Pushing the Envelope of Atrial Fibrillation Ablation

A preliminary, pilot, very small, study of 77 patients randomized between primary pulmonary vein isolation versus biventricular pacing with AV junctional ablation was reported at the American Heart Association meeting yesterday. Remarkable “success” was reported with atrial fibrillation ablation compared to the "ablate and pace" approach. But this physician urges caution in interpreting these results.

90% success rates for atrial fibrillation ablation, especially in patients with heart failure is decidedly unusual in the world’s literature. Could there be a bias in their selection of patients or reporting? The data need to be peer-reviewed. Further, anyone who has performed these procedures understands the difficulty performing this procedure from a technical standpoint.
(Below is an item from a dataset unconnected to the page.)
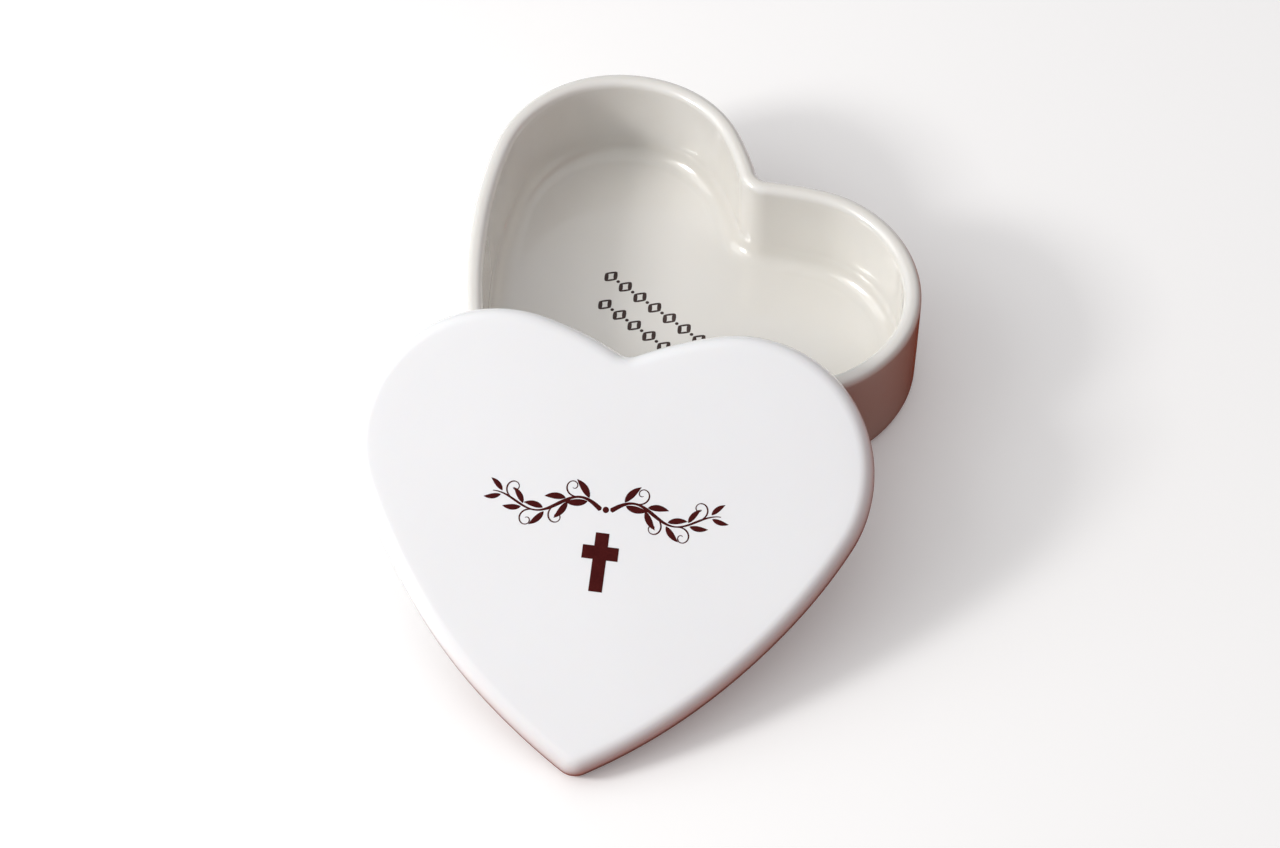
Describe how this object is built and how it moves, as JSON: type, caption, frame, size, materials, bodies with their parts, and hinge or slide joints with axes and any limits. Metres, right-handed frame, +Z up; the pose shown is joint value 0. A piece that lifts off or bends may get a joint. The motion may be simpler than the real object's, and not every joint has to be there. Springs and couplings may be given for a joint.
{
  "type": "heart-shaped keepsake box",
  "caption": "Heart-shaped glazed ceramic keepsake box: an open base with its loose flanged lid leaning on the rim.",
  "frame": {"origin": "middle of the base's flat foot, on the surface the box stands on", "axes": "+Z up; +Y from the base's tip towards its notch; +X to the base's right, the side the lid leans on"},
  "size_m": [0.1581, 0.1669, 0.0502],
  "materials": {
    "body_glaze": "clear gloss glaze over a warm white body",
    "lid_glaze": "clear gloss glaze over a white body",
    "sepia_print": "fired-on dark sepia print",
    "grey_print": "fired-on grey-brown print"
  },
  "bodies": {
    "base": {"base": "body_glaze", "floor_ornament": "grey_print"},
    "lid": {"lid": "lid_glaze", "lid_vine": "sepia_print", "lid_cross": "sepia_print"}
  },
  "joints": [
    {"name": "lid_lift", "type": "slide", "parent": "base", "child": "lid", "axis": [0, 0, 1], "range_m": [0, 0.12]}
  ]
}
Heart failure patients usually have multiple co-morbidities and are at increased risk of complications. Nowhere in this press release were complications reported. Spending 3-5 hours in the left atrium of patients performing these procedures is a big deal for the patient, I believe, compared to implanting a biventricular pacemaker and performing a AV junctional ablation. Furthermore, the procedural preparation time before and follow-up after these atrial fibrillation procedures is considerable. I am aware that the Cleveland Clinic employs eight full time advanced practice nurses to answer between 50 and 100 telephone calls per day from their atrial fibrillation patients – hence these data may not be easily transferable to lower-volume centers.

While I appreciate the novelty of addressing heart failure with atrial fibrillation ablation procedures, patients and physicians alike need to view these data cautiously.